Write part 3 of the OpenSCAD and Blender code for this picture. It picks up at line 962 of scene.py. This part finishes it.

****************

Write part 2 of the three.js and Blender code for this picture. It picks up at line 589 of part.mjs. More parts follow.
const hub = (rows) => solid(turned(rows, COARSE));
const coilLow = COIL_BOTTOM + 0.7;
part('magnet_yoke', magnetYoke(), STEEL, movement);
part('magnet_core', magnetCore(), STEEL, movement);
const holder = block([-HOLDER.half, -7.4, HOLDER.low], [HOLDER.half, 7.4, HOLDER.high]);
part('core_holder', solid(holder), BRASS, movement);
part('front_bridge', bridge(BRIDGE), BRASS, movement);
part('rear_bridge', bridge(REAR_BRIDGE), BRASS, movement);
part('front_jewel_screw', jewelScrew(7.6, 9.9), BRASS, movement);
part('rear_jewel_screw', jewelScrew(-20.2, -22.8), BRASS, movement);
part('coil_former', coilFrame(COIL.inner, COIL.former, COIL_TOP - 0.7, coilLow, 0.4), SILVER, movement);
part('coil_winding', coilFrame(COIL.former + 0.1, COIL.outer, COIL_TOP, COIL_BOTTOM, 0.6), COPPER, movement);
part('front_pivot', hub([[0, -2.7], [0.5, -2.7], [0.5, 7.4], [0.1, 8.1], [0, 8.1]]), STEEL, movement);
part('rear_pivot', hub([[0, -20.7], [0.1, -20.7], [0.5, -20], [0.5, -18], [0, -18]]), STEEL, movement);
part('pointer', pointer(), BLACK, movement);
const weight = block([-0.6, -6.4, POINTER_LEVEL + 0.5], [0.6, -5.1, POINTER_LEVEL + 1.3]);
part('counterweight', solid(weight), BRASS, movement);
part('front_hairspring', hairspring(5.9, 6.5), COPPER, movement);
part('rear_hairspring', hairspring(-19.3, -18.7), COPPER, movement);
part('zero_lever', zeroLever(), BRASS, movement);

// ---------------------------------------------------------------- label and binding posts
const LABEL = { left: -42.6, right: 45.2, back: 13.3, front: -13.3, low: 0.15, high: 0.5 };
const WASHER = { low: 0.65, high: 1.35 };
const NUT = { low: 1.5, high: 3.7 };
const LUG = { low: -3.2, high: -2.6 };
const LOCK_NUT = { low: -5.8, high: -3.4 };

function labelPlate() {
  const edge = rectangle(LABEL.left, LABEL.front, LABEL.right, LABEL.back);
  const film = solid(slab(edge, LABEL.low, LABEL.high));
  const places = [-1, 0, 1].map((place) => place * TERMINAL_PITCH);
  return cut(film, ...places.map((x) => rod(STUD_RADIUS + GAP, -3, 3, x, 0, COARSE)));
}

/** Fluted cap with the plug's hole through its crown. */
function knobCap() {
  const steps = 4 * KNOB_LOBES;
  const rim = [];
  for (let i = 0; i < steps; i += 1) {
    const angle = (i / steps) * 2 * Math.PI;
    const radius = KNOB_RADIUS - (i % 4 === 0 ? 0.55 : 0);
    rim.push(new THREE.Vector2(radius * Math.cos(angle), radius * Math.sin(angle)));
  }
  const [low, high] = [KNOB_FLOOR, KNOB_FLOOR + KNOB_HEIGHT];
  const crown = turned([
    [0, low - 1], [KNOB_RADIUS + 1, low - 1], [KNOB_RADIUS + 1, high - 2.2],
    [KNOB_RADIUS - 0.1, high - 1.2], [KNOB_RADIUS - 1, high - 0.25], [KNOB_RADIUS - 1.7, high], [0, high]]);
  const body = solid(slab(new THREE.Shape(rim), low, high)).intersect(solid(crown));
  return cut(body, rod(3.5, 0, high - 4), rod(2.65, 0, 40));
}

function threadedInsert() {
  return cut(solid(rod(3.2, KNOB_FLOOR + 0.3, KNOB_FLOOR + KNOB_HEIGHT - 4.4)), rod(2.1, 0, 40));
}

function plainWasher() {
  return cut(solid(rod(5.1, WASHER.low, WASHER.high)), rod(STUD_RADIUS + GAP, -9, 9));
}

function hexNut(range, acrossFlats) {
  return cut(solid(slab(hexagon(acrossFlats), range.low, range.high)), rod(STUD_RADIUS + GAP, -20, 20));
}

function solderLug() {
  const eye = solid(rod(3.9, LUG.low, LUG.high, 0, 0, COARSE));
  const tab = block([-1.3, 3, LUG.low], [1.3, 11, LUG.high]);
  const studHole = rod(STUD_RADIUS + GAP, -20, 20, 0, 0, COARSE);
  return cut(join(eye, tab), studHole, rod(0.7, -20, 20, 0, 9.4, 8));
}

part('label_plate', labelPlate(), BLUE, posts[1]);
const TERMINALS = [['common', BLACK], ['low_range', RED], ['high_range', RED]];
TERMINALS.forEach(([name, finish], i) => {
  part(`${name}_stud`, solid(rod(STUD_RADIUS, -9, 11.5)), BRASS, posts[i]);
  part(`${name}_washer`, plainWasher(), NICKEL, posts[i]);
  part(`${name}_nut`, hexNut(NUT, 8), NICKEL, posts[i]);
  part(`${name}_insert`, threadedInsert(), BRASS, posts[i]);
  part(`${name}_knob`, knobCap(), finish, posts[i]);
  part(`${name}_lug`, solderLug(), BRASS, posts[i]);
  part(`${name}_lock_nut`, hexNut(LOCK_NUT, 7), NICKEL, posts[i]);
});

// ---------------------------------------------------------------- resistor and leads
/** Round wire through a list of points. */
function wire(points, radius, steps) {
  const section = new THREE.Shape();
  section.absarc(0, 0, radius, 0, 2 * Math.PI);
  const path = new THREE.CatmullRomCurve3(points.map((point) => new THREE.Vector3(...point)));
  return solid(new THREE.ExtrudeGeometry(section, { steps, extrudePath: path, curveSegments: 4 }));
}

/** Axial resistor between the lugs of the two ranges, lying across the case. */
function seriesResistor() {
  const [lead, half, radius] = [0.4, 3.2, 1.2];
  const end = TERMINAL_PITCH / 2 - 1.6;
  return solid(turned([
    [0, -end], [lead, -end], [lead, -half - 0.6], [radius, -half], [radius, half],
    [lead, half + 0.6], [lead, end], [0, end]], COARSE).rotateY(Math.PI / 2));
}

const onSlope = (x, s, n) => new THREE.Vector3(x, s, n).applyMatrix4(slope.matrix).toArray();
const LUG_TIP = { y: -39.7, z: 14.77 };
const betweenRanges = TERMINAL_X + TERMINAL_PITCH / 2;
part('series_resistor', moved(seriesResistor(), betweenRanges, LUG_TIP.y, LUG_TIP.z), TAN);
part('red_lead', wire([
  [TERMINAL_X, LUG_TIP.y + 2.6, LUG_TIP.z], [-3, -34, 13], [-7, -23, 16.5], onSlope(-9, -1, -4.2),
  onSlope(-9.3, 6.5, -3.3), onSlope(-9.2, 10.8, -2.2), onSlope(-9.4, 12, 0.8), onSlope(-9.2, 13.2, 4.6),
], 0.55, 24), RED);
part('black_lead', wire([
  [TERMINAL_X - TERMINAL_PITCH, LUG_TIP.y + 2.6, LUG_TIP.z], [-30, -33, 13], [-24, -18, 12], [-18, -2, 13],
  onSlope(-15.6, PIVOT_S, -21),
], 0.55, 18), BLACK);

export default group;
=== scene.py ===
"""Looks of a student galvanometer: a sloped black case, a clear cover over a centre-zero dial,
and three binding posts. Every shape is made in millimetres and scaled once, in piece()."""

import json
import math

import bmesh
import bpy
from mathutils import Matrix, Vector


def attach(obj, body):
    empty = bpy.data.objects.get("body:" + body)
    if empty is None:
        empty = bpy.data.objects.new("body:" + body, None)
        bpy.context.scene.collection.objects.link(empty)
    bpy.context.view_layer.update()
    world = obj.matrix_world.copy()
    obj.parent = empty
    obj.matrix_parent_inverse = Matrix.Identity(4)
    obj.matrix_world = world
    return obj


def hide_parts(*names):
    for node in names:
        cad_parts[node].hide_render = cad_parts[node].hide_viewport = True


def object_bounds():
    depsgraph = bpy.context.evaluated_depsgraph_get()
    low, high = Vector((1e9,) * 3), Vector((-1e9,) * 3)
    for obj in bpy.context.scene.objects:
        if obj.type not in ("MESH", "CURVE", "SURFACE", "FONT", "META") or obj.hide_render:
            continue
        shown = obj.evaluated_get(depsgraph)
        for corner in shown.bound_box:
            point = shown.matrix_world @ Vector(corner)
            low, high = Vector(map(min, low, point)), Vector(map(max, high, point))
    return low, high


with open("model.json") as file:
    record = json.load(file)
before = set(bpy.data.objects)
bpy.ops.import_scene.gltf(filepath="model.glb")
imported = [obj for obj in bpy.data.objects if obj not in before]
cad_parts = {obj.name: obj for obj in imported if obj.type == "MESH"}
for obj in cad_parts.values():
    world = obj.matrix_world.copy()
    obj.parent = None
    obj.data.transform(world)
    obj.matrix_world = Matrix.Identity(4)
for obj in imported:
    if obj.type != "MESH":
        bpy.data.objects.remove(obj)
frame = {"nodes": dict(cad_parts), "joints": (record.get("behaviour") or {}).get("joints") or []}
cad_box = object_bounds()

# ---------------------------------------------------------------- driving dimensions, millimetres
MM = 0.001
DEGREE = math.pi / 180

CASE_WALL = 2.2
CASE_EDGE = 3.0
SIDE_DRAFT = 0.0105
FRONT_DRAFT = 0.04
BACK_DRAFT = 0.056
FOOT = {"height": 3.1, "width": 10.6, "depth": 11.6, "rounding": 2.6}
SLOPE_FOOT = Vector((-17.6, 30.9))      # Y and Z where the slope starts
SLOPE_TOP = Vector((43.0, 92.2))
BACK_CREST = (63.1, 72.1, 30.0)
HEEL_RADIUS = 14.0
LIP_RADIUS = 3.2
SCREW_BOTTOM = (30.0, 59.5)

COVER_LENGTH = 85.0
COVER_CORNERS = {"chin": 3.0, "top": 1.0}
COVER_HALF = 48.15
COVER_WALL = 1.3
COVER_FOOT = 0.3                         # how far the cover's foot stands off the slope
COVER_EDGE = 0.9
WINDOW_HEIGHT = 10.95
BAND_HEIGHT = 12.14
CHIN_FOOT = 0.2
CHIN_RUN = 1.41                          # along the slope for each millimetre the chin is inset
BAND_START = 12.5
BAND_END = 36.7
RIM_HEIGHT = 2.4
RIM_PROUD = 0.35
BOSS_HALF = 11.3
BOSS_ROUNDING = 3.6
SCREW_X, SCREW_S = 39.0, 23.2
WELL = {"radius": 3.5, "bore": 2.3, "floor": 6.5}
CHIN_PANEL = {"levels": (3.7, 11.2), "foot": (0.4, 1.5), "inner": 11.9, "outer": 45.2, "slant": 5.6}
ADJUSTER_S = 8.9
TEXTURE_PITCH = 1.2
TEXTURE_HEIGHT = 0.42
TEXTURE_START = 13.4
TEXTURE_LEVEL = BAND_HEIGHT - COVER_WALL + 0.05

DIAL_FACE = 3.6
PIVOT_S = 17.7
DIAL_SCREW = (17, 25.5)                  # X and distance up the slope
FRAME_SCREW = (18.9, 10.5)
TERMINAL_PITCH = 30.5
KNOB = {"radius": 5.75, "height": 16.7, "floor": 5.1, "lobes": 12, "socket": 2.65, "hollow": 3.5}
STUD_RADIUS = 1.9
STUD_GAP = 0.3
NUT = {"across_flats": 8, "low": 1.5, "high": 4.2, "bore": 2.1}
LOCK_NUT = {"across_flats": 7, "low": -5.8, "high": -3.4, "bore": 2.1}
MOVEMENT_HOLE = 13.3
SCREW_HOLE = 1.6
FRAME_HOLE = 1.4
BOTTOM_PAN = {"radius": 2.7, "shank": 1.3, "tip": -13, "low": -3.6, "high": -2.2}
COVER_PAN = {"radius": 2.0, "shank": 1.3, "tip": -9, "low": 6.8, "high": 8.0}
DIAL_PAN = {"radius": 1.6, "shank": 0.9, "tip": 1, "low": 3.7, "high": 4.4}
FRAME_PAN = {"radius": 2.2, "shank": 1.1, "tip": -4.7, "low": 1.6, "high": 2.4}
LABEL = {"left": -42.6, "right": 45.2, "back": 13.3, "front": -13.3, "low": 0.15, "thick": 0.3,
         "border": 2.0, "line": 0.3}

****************

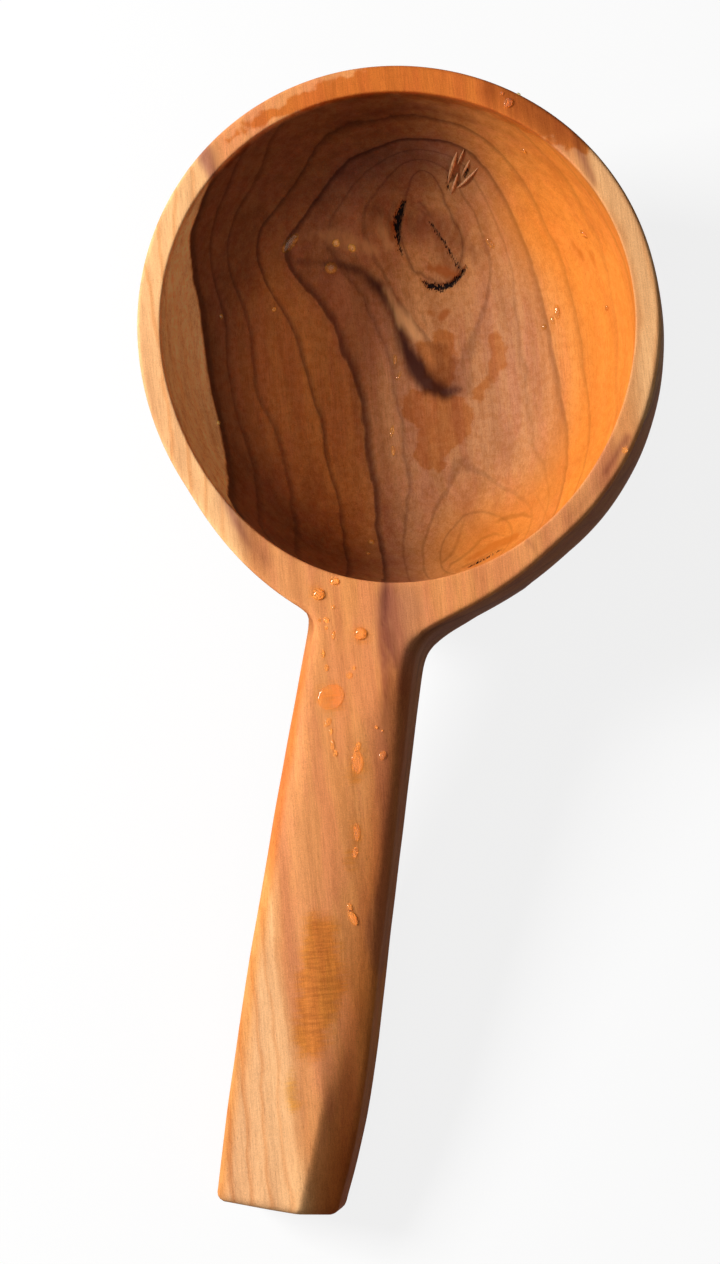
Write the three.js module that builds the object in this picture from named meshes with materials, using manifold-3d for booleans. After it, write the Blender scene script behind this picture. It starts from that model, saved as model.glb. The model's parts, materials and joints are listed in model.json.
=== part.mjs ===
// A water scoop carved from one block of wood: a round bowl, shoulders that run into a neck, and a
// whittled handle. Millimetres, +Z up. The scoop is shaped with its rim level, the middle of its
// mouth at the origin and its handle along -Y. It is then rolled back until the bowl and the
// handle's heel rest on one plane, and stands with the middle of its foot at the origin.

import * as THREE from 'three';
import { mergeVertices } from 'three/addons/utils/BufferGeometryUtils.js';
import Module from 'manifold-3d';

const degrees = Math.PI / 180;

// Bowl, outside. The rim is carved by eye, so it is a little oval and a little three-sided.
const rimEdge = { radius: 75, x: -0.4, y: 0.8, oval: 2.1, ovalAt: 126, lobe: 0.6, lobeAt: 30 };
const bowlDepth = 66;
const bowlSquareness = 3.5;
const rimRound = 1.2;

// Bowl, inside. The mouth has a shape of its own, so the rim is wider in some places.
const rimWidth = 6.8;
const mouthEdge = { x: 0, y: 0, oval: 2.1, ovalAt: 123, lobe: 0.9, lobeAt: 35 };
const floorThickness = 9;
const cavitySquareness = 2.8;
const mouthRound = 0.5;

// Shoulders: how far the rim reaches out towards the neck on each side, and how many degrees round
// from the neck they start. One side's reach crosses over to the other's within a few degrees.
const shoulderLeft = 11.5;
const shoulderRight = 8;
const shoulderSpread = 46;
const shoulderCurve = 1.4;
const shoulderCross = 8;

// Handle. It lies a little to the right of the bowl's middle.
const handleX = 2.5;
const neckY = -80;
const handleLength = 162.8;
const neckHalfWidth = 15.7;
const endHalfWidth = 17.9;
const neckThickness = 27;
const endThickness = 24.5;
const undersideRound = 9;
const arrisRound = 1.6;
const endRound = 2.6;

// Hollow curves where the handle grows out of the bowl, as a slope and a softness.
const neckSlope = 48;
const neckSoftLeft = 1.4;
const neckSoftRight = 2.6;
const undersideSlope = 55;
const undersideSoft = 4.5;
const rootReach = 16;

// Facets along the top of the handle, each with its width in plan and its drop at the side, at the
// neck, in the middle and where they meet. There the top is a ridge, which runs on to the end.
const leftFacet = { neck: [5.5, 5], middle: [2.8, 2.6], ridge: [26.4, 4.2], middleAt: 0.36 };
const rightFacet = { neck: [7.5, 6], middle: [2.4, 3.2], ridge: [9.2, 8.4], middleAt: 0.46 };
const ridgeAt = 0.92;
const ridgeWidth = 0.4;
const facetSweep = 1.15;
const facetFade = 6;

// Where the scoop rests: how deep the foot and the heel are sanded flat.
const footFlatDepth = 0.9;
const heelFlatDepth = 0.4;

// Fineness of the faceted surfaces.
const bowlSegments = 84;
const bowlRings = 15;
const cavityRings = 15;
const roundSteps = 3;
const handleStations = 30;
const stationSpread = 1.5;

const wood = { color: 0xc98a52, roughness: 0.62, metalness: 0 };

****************

## GOAL OF THE EXERCISE
Reproduce, without alteration, solely the lines beginning at the line that includes "const onSlope = (x, s, n)" and ending at the line that includes "imported = [obj", both lines included.

## SOLUTION FOR THIS TASK
const onSlope = (x, s, n) => new THREE.Vector3(x, s, n).applyMatrix4(slope.matrix).toArray();
const LUG_TIP = { y: -39.7, z: 14.77 };
const betweenRanges = TERMINAL_X + TERMINAL_PITCH / 2;
part('series_resistor', moved(seriesResistor(), betweenRanges, LUG_TIP.y, LUG_TIP.z), TAN);
part('red_lead', wire([
  [TERMINAL_X, LUG_TIP.y + 2.6, LUG_TIP.z], [-3, -34, 13], [-7, -23, 16.5], onSlope(-9, -1, -4.2),
  onSlope(-9.3, 6.5, -3.3), onSlope(-9.2, 10.8, -2.2), onSlope(-9.4, 12, 0.8), onSlope(-9.2, 13.2, 4.6),
], 0.55, 24), RED);
part('black_lead', wire([
  [TERMINAL_X - TERMINAL_PITCH, LUG_TIP.y + 2.6, LUG_TIP.z], [-30, -33, 13], [-24, -18, 12], [-18, -2, 13],
  onSlope(-15.6, PIVOT_S, -21),
], 0.55, 18), BLACK);

export default group;
=== scene.py ===
"""Looks of a student galvanometer: a sloped black case, a clear cover over a centre-zero dial,
and three binding posts. Every shape is made in millimetres and scaled once, in piece()."""

import json
import math

import bmesh
import bpy
from mathutils import Matrix, Vector


def attach(obj, body):
    empty = bpy.data.objects.get("body:" + body)
    if empty is None:
        empty = bpy.data.objects.new("body:" + body, None)
        bpy.context.scene.collection.objects.link(empty)
    bpy.context.view_layer.update()
    world = obj.matrix_world.copy()
    obj.parent = empty
    obj.matrix_parent_inverse = Matrix.Identity(4)
    obj.matrix_world = world
    return obj


def hide_parts(*names):
    for node in names:
        cad_parts[node].hide_render = cad_parts[node].hide_viewport = True


def object_bounds():
    depsgraph = bpy.context.evaluated_depsgraph_get()
    low, high = Vector((1e9,) * 3), Vector((-1e9,) * 3)
    for obj in bpy.context.scene.objects:
        if obj.type not in ("MESH", "CURVE", "SURFACE", "FONT", "META") or obj.hide_render:
            continue
        shown = obj.evaluated_get(depsgraph)
        for corner in shown.bound_box:
            point = shown.matrix_world @ Vector(corner)
            low, high = Vector(map(min, low, point)), Vector(map(max, high, point))
    return low, high


with open("model.json") as file:
    record = json.load(file)
before = set(bpy.data.objects)
bpy.ops.import_scene.gltf(filepath="model.glb")
imported = [obj for obj in bpy.data.objects if obj not in before]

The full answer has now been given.